# 800 brute force vs 800r can am



## king05

Besides wheelie bars or different clutching, anyone got any tips on how to keep the front end down on take off so he can stay in the throttle the whole time?


----------



## Polaris425

a little weight on the front end?


----------



## king05

Would a winch help much? This thing feels like it would stand straight up if you dont let off of the throttle!
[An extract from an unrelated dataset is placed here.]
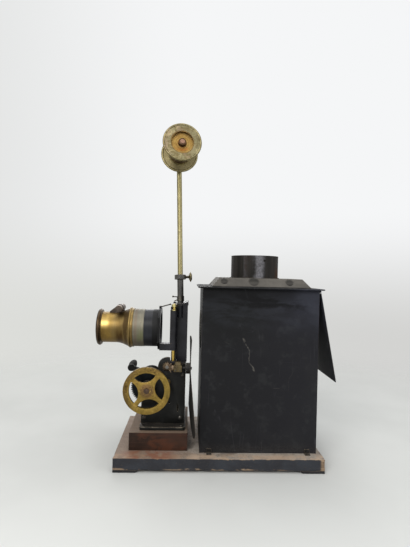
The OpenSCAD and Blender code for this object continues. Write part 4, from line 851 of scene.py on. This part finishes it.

Would setting the rear springs softer help any?


----------



## Polaris425

Yeah turning them to soft might help some.


----------



## 03maxpower

i laid over the top of my handle bars and still stood it up and im 240 lbs my next step is a wheelie bar i dont think anything else will work jmo


----------



## byrd

there was a thread somewhere where bootlegger said he knows someone with a odd spring setup that lets the brutes launch without the wheelies


----------



## brutus750i

extend the *** end theres someone here that does it in a kit.


----------



## 03maxpower

thats ok if you can but not allowed where i race so wheelie bar it is


----------



## NMKawierider

All springs to the max to stop the rocking, be in 4WD to distribute the tork over all four using the diff-lock for the first 5-10-feet, and if that doesn't work...strap your smallest girlfriend to the front rack...lol Nice run. Just gota keep it down out of the hole.


----------



## monsterbrute750

You just have to know what you are doing. Obviously the guy in this video doesn't.
Everything he is doing is wrong. His posture, throttle delivery..everything. You can keep the front end down, you have to know your bike and practice !!


----------



## 03maxpower

i agree some monster but at a good track you are going to stand it up i practiced in my yard for a while and i thought i had it leaning over the bars and everything and at the track i got good traction and up she came so unless you are willing to let out of the throttle you need a bar or extended rear end


----------



## rowdy-outty

Well im not going to try and sound like i know exactly what you need to do but I have been drag racing for 20yrs so I know some. Loosening the rear shock to soft will not only make it wheelie worse bet it will handle worse at higher speeds. Ideally you want it to pull the front tires a few inches and hold them there as long as the bikes power is capable of. You cant do this with suspension or weight only. Its a combination that can only be achieved by lots of practice and adjustments. I would start by setting front shocks as stiff as you can and rear at half. Start adding alittle wieght at a time. One you get it to not stand up all the way is when you make minor adjustments to both weight and shocks untill it is right were you want it. You need to be the one riding everytime as the posture of the rider can change how bike acts. Make sure you do the same thing everytime. Just my 2cents


----------



## king05

Yeah, me and my cousin both tried running this thing, but it was the first time he had ridden the bike any distance and the first time racing. The track was very tacky, and i tried a couple of different times and different takeoffs. I tried one time just rolling into the throttle and then get into it harder after it was moving and it still wanted to stand straight up. Definitely need a lot more practise, but it has so much torque down low, i dont know if any technique will keep the front end down. Well see!!


----------



## monsterbrute750

Try this next time :
Put bike in 4WD High.
Position yor butt center seat, knees out, head and torso slightly forward.
As you hit the throttle to go, slide your butt forward on the seat, keeping elbows up, knees locked to the tank [ airbox on a brute lol ] lowering torso and head forward while continuing to accellerate. Again, the wheels are going to try and come off the ground but stay committed on the throttle it will work out. This has always worked for me , but then again I'm not on an 800 big bore LOL !!


----------



## 2010Bruterider

My sonNlaw used to race his Raptor on and 1/8 mile dragstrip, and he would tie the suspension done with ratchet belts. He'd have his friend, who was over 300lbs, sit on it, front then rear, and tie it down all the way. It made a big difference on how his bike launched. And he's only 150lbs. Good luck


----------



## rowdy-outty

Thats how we used to do our banshee's when racing 1/8 asphalt. Then we built solid rods thats we put in place of the front shocks. This worked very well on the banshee's


----------



## king05

Thanks for all the comments guys. I dont think he wants to go as far as strapping it down or doing any permanent changes. The bike will be used mainly for trail riding and mudding. Just trying to get a few tips for next time he does race. Thanks again.


----------



## byrd

Then a few steel weights from the old work out room should do the trick. Zip tie them to the front rack for the race then cut them off and play


----------